Our group of six are the only customers in the fish shop in Barbate, on the Costa de la Luz. The gleaming display cabinets and hushed atmosphere are a world away from the bustling market nearby, where we spent the morning watching shoppers fill baskets with fresh figs, almonds, mussels, clams, lobster and sea bass.
But there are some regional delicacies you can’t find at the market, hence our visit to Gadira, a shop on a small industrial estate. It is here that the limited quota of bluefin tuna – caught using traditional almadraba fixed nets – is processed. Although most is exported to Japan, this highly prized, expensive tuna is a big draw for this part of Andalucia. Bluefin, known as atún rojo because of its pinkish-red flesh, might weigh up to 250kg. Behind Gadira’s counters are tins and vacuum-packed portions of every inch of the fish, from belly and loin to liver, heart and roe.

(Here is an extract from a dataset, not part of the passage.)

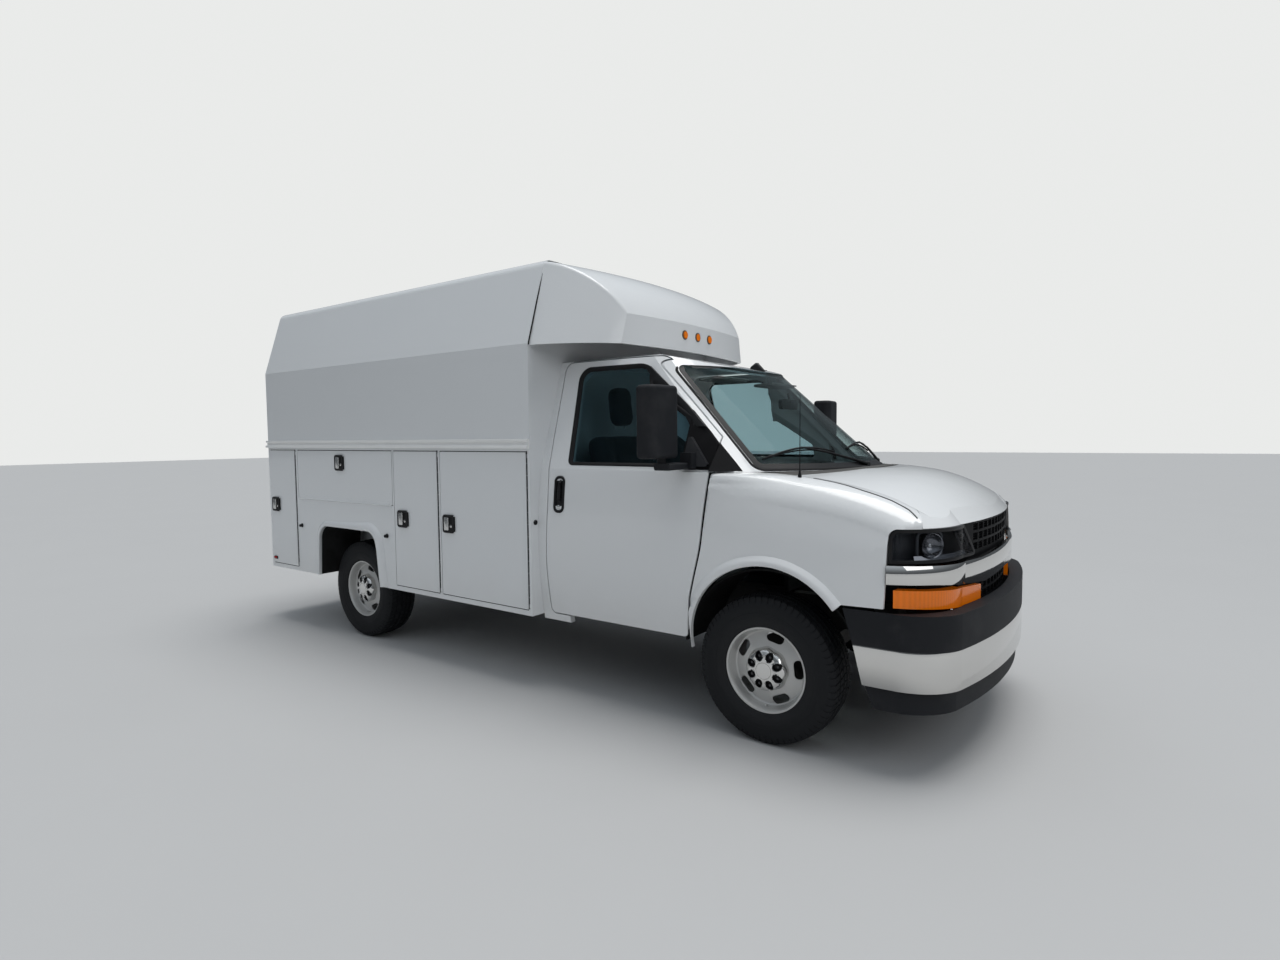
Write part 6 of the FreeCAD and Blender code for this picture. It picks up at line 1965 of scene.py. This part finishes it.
def on_glass(y, z, lift):
    hit, out = screen_tree.ray_cast(Vector((ahead(1.2), y, z)), BACKWARD, 2.0)[:2]
    return hit + out * lift if hit else None


def wiper(name, tip, heel, pivot):
    bows = [math.sin(math.pi * k / BLADE_STEPS) for k in range(BLADE_STEPS + 1)]
    blade = []
    for k, bow in enumerate(bows):
        y, z = [tip[i] + (heel[i] - tip[i]) * k / BLADE_STEPS for i in (0, 1)]
        blade.append((y, z + BLADE_BOW * bow))
    bm = bmesh.new()
    low = [p for p in (on_glass(y, z, BLADE_LIFT) for y, z in blade) if p]
    tube(bm, low, BLADE_RADIUS, 6)
    high = [on_glass(y, z, FRAME_LIFT + FRAME_BOW * bow) for (y, z), bow in zip(blade, bows)]
    high = [p for p in high if p]
    last = len(high) - 1
    radii = [FRAME_RADIUS + FRAME_RADIUS * math.sin(math.pi * k / last) for k in range(last + 1)]
    tube(bm, high, radii, 8, material=1)
    middle = high[len(high) // 2]
    foot = on_glass(pivot, ARM_PROBE, ARM_LIFT)
    foot.z = ARM_FOOT
    arm = [middle + Vector((0, 0, 0.004)), middle.lerp(foot, 0.35) + Vector((0.008, 0, 0.014)),
           middle.lerp(foot, 0.8) + Vector((0.004, 0, 0.014)), foot + Vector((0, 0, 0.010))]
    tube(bm, arm, ARM_RADII, 10, material=1)
    lathe(bm, ARM_NUT, upright(foot), 20, True, 1)
    return piece(name, bm, [seal_rubber, trim_black], "van", 45)


right_wiper = wiper("wiper_right", (-0.735, 1.455), (-0.285, 1.482), -0.080)
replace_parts(right_wiper, "wipers")
wiper("wiper_left", (-0.120, 1.500), (0.400, 1.478), 0.540)
print("wipers laid on the glass")

# %% Drip moulding over the cab doors
DRIP_REAR, DRIP_LENGTH, DRIP_STEPS = -1.500, 0.800, 18
DRIP_TOP, DRIP_PROBES, PROBE_DROP = 2.125, 40, 0.004
DRIP_OUT, DRIP_RADIUS, LONGEST_STEP = 0.002, 0.0060, 0.06
roof_edge = tree_of("cab_shell")


def drip_path(side):
    path = []
    for k in range(DRIP_STEPS + 1):
        x = ahead(DRIP_REAR + DRIP_LENGTH * k / DRIP_STEPS)
        for step in range(DRIP_PROBES):
            start = Vector((x, side * OUTSIDE, DRIP_TOP - PROBE_DROP * step))
            hit = roof_edge.ray_cast(start, Vector((0, -side, 0)), 0.75)[0]
            if hit and (not path or (hit - path[-1]).length < LONGEST_STEP):
                path.append(hit + Vector((0, side * DRIP_OUT, 0)))
            if hit:
                break
    return path


for name, side in SIDES.items():
    path = drip_path(side)
    bm = bmesh.new()
    tube(bm, path, DRIP_RADIUS, 8)
    piece("door_drip_" + name, bm, trim_black, "van", 50)
    print("drip", name, "from", [round(c, 3) for c in path[0]], "to", [round(c, 3) for c in path[-1]])

# %% Fin and whip
FIN_PROFILE = [(-0.636, 0.0), (-0.628, 0.040), (-0.596, 0.062), (-0.575, 0.060), (-0.528, 0.006),
               (-0.528, 0.0)]
FIN_Y, FIN_BULGE, FIN_BASE = 0.135, 0.014, 2.010
WHIP_FOOT = Vector((ahead(0.1405), -0.8385, 1.372))
WHIP_SOCKET = [(0.0, 0.0100), (0.014, 0.0095), (0.024, 0.0060), (0.040, 0.0045)]
WHIP_LEVELS, WHIP_RADII = (0.03, 0.10, 0.417), [0.0032, 0.0026, 0.0016]


def fin_ring(share):
    y = FIN_Y - FIN_BULGE * math.sqrt(1 - share ** 2)
    return [Vector((ahead(x), y, FIN_BASE + z * (0.6 + 0.4 * share))) for x, z in FIN_PROFILE]


near_half = [fin_ring(share) for share in (0.0, 0.4, 0.75, 1.0)]
far_half = [[Vector((p.x, 2 * FIN_Y - p.y, p.z)) for p in ring] for ring in near_half[2:]]
bm = bmesh.new()
loft(bm, near_half + far_half, capped=True)
lathe(bm, WHIP_SOCKET, upright(WHIP_FOOT), 20, True)
tube(bm, [WHIP_FOOT + Vector((0, 0, z)) for z in WHIP_LEVELS], WHIP_RADII, 8)
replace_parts(piece("antennas_dressed", bm, trim_black, "van", 40), "antennas")
print("wipers, mouldings and antennas done")


# %% [markdown]
# ## Floor, light and camera
# A plain pale floor catches the shadow. One broad sun overhead does what an open sky does: the hood and
# the roofs are bright and the walls fall off to grey. A weak panel in front lifts the nose. The camera
# stands where the photographer stood.

# %% Floor
FLOOR_HALF = 60.0


def stage_floor():
    mesh = bpy.data.meshes.new("floor")
    corners = [(x * FLOOR_HALF, y * FLOOR_HALF, 0) for x, y in ((-1, -1), (1, -1), (1, 1), (-1, 1))]
    mesh.from_pydata(corners, [], [(0, 1, 2, 3)])
    f = Finish("pale_floor")
    f.put(Base_Color=f.mix(f.noise(0.8, 6.0) * 0.25, (0.50, 0.50, 0.50), (0.43, 0.43, 0.43)), Roughness=0.85)
    mesh.materials.append(f.material)
    linked("floor", mesh)


stage_floor()
print("floor laid")


# %% World and lamps
SKY = (0.84, 0.92, 1.0)


def set_world(horizon, zenith, seen):
    # Camera and glass see a plain backdrop; the van is lit by a sky that brightens upward.
    world = bpy.data.worlds.new("studio")
    world.use_nodes = True
    bpy.context.scene.world = world
    tree = world.node_tree
    tree.nodes.clear()
    direct = node(tree, "ShaderNodeLightPath", output="Is Camera Ray")
    looked_at = direct.math("MAXIMUM", direct, direct.output("Is Transmission Ray"))
    place = node(tree, "ShaderNodeTexCoord", output="Generated")
    height = node(tree, "ShaderNodeSeparateXYZ", {}, {0: place}, 2)
    strength = horizon + height.ramp(0.0, 0.85) * (zenith - horizon)
    light = node(tree, "ShaderNodeBackground", {}, {"Color": rgba(SKY), "Strength": strength})
    plain = node(tree, "ShaderNodeBackground", {}, {"Color": rgba(seen), "Strength": 1.0})
    mixed = node(tree, "ShaderNodeMixShader", {}, {0: looked_at, 1: light, 2: plain})
    node(tree, "ShaderNodeOutputWorld", {}, {"Surface": mixed})


def area_lamp(name, place, target, size, power):
    data = bpy.data.lights.new(name, "AREA")
    data.shape = "RECTANGLE"
    data.size, data.size_y = size
    data.energy = power
    lamp = linked(name, data)
    lamp.location = place
    lamp.rotation_euler = (Vector(target) - Vector(place)).to_track_quat("-Z", "Y").to_euler()


def sun_lamp(name, direction, power, spread, color):
    data = bpy.data.lights.new(name, "SUN")
    data.energy = power
    data.angle = spread
    data.color = color
    lamp = linked(name, data)
    lamp.rotation_euler = Vector(direction).to_track_quat("-Z", "Y").to_euler()


set_world(0.10, 0.62, (0.82, 0.83, 0.82))
sun_lamp("sky_sun", (-0.10, -0.14, -1.0), 1.75, 0.7, (1.0, 0.985, 0.96))
area_lamp("front_panel", (8.5, -3.0, 4.5), (1.5, 0.0, 1.2), (5.0, 3.0), 60.0)
print("lamps placed")

# %% Camera
EYE = Vector((3.5239, -4.1835, 1.5879))
YAW, PITCH, ROLL = 2.1993, 0.0617, -0.0093
FOCAL_PIXELS = 706.56
PICTURE_WIDTH = 1280.0
SENSOR = 36.0


def place_camera():
    look = Vector((math.cos(YAW) * math.cos(PITCH), math.sin(YAW) * math.cos(PITCH), -math.sin(PITCH)))
    right = look.cross(UP).normalized()
    up = right.cross(look)
    right, up = (math.cos(ROLL) * right + math.sin(ROLL) * up, math.cos(ROLL) * up - math.sin(ROLL) * right)
    turn = Matrix((right, up, -look)).transposed().to_4x4()
    data = bpy.data.cameras.new("camera")
    data.sensor_width = SENSOR
    data.lens = FOCAL_PIXELS * SENSOR / PICTURE_WIDTH
    camera = linked("camera", data)
    camera.matrix_world = Matrix.Translation(EYE) @ turn
    bpy.context.scene.camera = camera


place_camera()
bpy.context.scene.view_settings.view_transform = "Standard"
print("camera placed")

We are here for the mojama, a salt-cured, air-dried slab that is more sought-after than Spain’s ibérico hams. And it should be at €100 (£86) a kilo. It isn’t even the most expensive product here (that would be cured roe at €140 a kilo).
This shop has more in common with a precious gem trader than a fishmonger, so we are lucky our guide and host, chef José Pizarro, is one of its best customers.
Pizarro – who was born in Extremadura – has lived in the UK since 1999, where he has six restaurants in and around London. He champions the best Spanish produce, from Cinco Jotas jamón ibérico to Reserva Catalina Cantabrian anchovies and Osborne sherry.
He picks up a couple of packets of the roe – hueva – as well as the mojama. And where better to try it than on the terrace of his new holiday home, Iris Zahara?